Does this work on transparent PNGs?
Yes. Pick a background colour and the tool composites the PNG over that colour before encoding to JPG. WebP keeps the alpha channel during compression, so background colour is irrelevant if you pick WebP output.
Will quality look bad at small targets?
At very small targets (under 50 KB on a high-resolution photo), JPG compression artefacts become visible — blocky regions, ringing around edges, blurry details. Targets of 100 KB or higher on photos typically look fine even on retina displays.
Can I batch process multiple images?
This tool processes one image at a time to keep the binary search predictable and the UI clear.
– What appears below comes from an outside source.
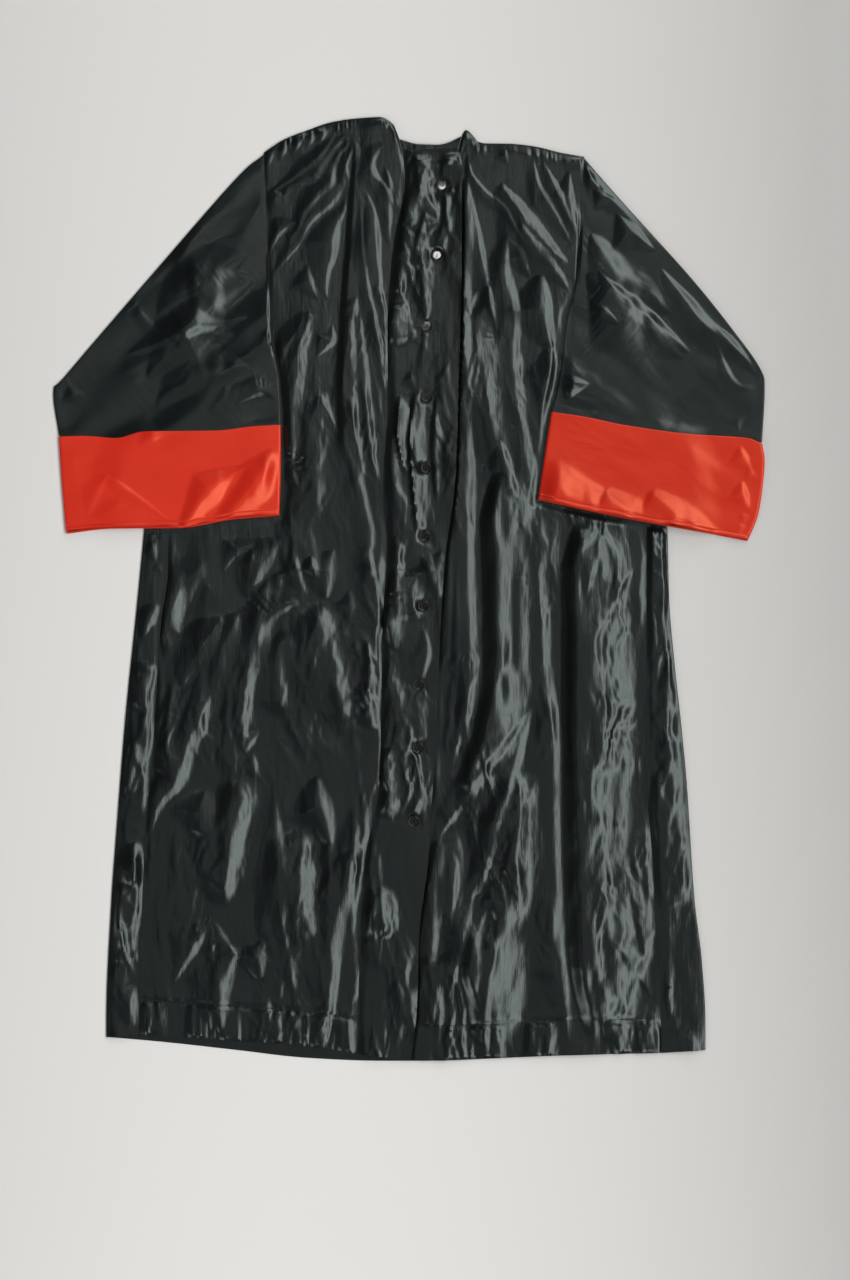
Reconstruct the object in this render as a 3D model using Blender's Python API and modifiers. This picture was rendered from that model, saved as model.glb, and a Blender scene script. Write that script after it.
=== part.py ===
"""Lawyer's robe of black satin with red cuffs, laid flat on its back with the front up.

The tables and formulas are in millimetres, and a mesh's points are turned into metres.
+X is the viewer's right, +Y runs from the hem to the neck, +Z is up and the floor is Z = 0.
Right and left in the names are the wearer's, so the right front lies on the viewer's left.
"""

import math
from collections import namedtuple

import bmesh
import bpy
import numpy as np

MM = 0.001

# Cloth: one wall thickness, and the clearance that separate pieces keep at a seam.
WALL = 1.0
SEAM_GAP = 0.3
EDGE_INSET = 0.7

# Heights of the middle of each cloth layer above the floor.
BACK_LEVEL = WALL / 2
FRONT_LEVEL = 3.1
BAND_LEVEL = 4.7
SHOULDER_DROP = 1.3
SLEEVE_LIFT = 4.2
SLEEVE_IN_CUFF_BACK = 1.9
SLEEVE_IN_CUFF_FRONT = 3.9
CUFF_FRONT_LEVEL = 5.3

# Distances over which a height changes.
SEAM_FADE = 9.0
SHOULDER_FADE = 14.0
BAND_MARGIN = 3.0
SLEEVE_MARGIN = 17.0
MOUTH_MARGIN = 36.0
COVER_FADE = 13.0
BAND_RISE = 12.0
BAND_UNDERLAP = 16.0
LIFT_FULL = 34.0
LIFT_NONE = 80.0
CUFF_STEP = 16.0

# The body's seams and edges, each a table of height up the robe and place across it.
Edge = namedtuple("Edge", "y x")
UNDERARM = 171.0
ARMHOLE_RIGHT = (Edge(603, -201), Edge(337, -190))
ARMPIT_RIGHT = (Edge(337, -190), Edge(305, -204), Edge(275, -225), Edge(226, -268), Edge(UNDERARM, -328))
SEAM_RIGHT = (
    Edge(UNDERARM, -328), Edge(81, -333), Edge(23, -333), Edge(-52, -343),
    Edge(-179, -351), Edge(-374, -366), Edge(-504, -371), Edge(-615, -373),
)
SIDE_RIGHT = (
    Edge(UNDERARM, -358), Edge(68, -368), Edge(-15, -376), Edge(-181, -393),
    Edge(-346, -406), Edge(-429, -412), Edge(-595, -419), Edge(-618, -419),
)
ARMHOLE_LEFT = (Edge(596, 241), Edge(420, 231))
ARMPIT_LEFT = (Edge(420, 231), Edge(371, 241), Edge(295, 266), Edge(226, 300), Edge(UNDERARM, 326))
SEAM_LEFT = (
    Edge(UNDERARM, 326), Edge(77, 327), Edge(-61, 327), Edge(-236, 326),
    Edge(-374, 335), Edge(-479, 340), Edge(-553, 347), Edge(-639, 347),
)
SIDE_LEFT = (
    Edge(UNDERARM, 351), Edge(68, 357), Edge(-15, 359), Edge(-98, 366),
    Edge(-181, 375), Edge(-264, 383), Edge(-429, 394), Edge(-512, 404),
    Edge(-595, 409), Edge(-636, 409),
)
BAND_SEAM = (
    Edge(606, -10), Edge(571, -6), Edge(468, -23), Edge(371, -30),
    Edge(264, -30), Edge(131, -37), Edge(63, -31), Edge(-50, -37),
    Edge(-264, -41), Edge(-374, -61), Edge(-482, -68), Edge(-643, -72),
)
BAND_FREE_EDGE = (
    Edge(606, 68), Edge(585, 72), Edge(468, 72), Edge(357, 70),
    Edge(261, 67), Edge(150, 63), Edge(40, 49), Edge(-70, 42),
    Edge(-181, 38), Edge(-291, 31), Edge(-374, 26), Edge(-471, 14),
    Edge(-581, 10), Edge(-650, 2),
)

# Top and bottom lines, each a table of place across the robe and height up it.
Line = namedtuple("Line", "x y")
NECK_Y = 606.0
SHOULDER_RIGHT = (
    Line(-201, 602), Line(-173, 620), Line(-140, 633), Line(-107, 644),
    Line(-74, 649), Line(-41, 651), Line(-24, 643), Line(-16, 627), Line(-10, NECK_Y),
)
BAND_TOP = (Line(-10, NECK_Y), Line(68, NECK_Y))
SHOULDER_LEFT = (
    Line(68, NECK_Y), Line(74, 629), Line(78, 633), Line(88, 625),
    Line(97, 615), Line(141, 614), Line(175, 610), Line(208, 602), Line(241, 596),
)
HEM_RIGHT_FRONT = (Line(-373, -615), Line(-289, -620), Line(-151, -630), Line(-72, -641))
BAND_HEM = (Line(-72, -641), Line(2, -650))
HEM_LEFT_FRONT = (
    Line(-56, -648), Line(42, -650), Line(125, -647), Line(191, -644),
    Line(257, -642), Line(347, -640),
)
HEM_BACK = (
    Line(-419, -618), Line(-339, -625), Line(-239, -636), Line(-140, -647),
    Line(-41, -651), Line(42, -651), Line(125, -644), Line(257, -639), Line(409, -636),
)
NECKBAND_TOP = (Line(-8, 617), Line(9, 614), Line(42, 613), Line(56, 616), Line(66, 622))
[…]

For batch compression, use bulk-image-batch or the standard image-compress tool which accept multiple files at once.

Explore the category

Glossary

Binary search
A divide-and-conquer search algorithm. The tool tries quality 50, sees if the file fits, then halves the search range upward or downward until it converges on the highest quality that fits the target.
Quality (1-100)
JPG and WebP encoder quality parameter. 100 is the highest fidelity (largest file), 1 is the lowest fidelity (smallest file). The binary search finds the highest quality value that fits your target.
Target file size
The maximum byte size you want the output file to be under, expressed in kilobytes. Government forms commonly specify 100 KB, 200 KB, or 500 KB targets that this tool can hit precisely.
Auto downscale
When even minimum quality can't reach the target, the tool reduces the pixel dimensions by 15% and tries again. This continues until either the target is reached or the image becomes unusably small.
JPG vs WebP
JPG is older and universally supported; WebP is newer and 25-35% smaller at the same quality. Pick JPG for old upload forms, WebP for modern destinations that accept it.
Background composite
When a transparent PNG is encoded as JPG, the alpha pixels must be replaced with a solid colour. The tool composites the PNG over your chosen background hex before the encode.